Conviction as Pretext
Plaintiff asserts that Shell’s use of plaintiff’s cocaine conviction in order to terminate the franchise was a pretext because Shell wanted to convert plaintiff’s station from a full service station to a gas only station. Yet this assertion is unsupported. Here, plaintiff has failed to provide any evidence that Shell’s decision was not made in good faith. Indeed, there is evidence to the contrary. The franchise agreement is scheduled to expire in October 1988, at which time, pursuant to the agreement, Shell may lawfully condition renewal of the franchise on plaintiffs agreement to the conversion.
See Valentine v. Mobil Oil Co.,
789 F.2d 1388 (9th Cir.1986) (franchisee’s failure to agree to franchise agreement allowing franchisor to convert from a full service to a gas only station constituted good cause for nonre-newal under the PMPA). As plaintiff has failed to establish any “genuine issue of material fact” in dispute with regard to the
reason for Shell’s termination, summary judgment in favor of Shell is appropriate.

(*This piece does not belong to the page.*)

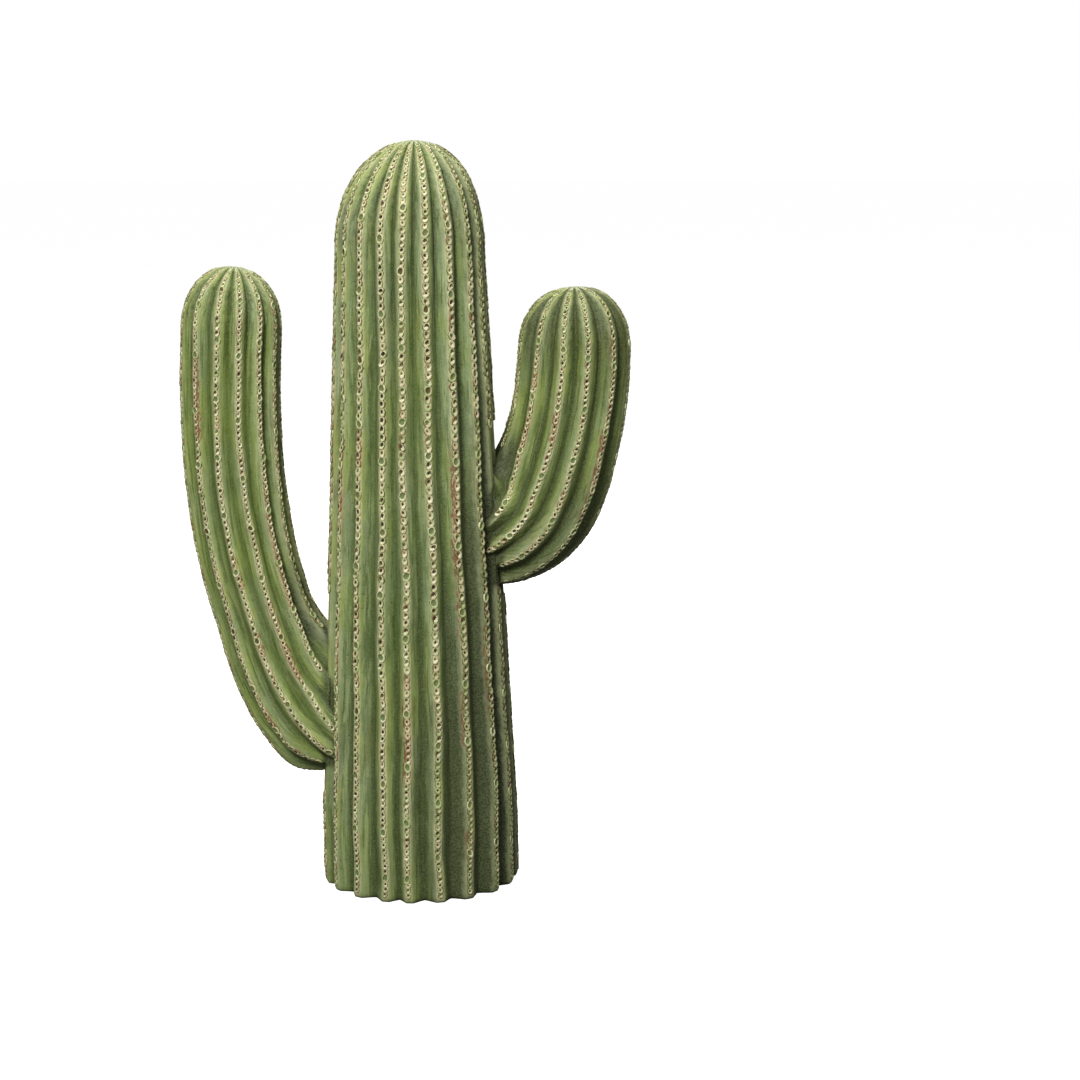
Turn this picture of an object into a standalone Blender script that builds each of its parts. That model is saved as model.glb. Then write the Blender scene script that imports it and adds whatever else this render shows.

See Anderson v. Liberty Lobby,
477 U.S. 242, 106 S.Ct. 2505, 91 L.Ed.2d 202 (1986) (requiring sufficient evidence of factual dispute in order to avoid summary judgment).
4.
Denial of Proposed Assignment
This issue need not be addressed given the Court’s holding that plaintiff’s franchise was properly terminated by Shell.
An appropriate Order will be entered.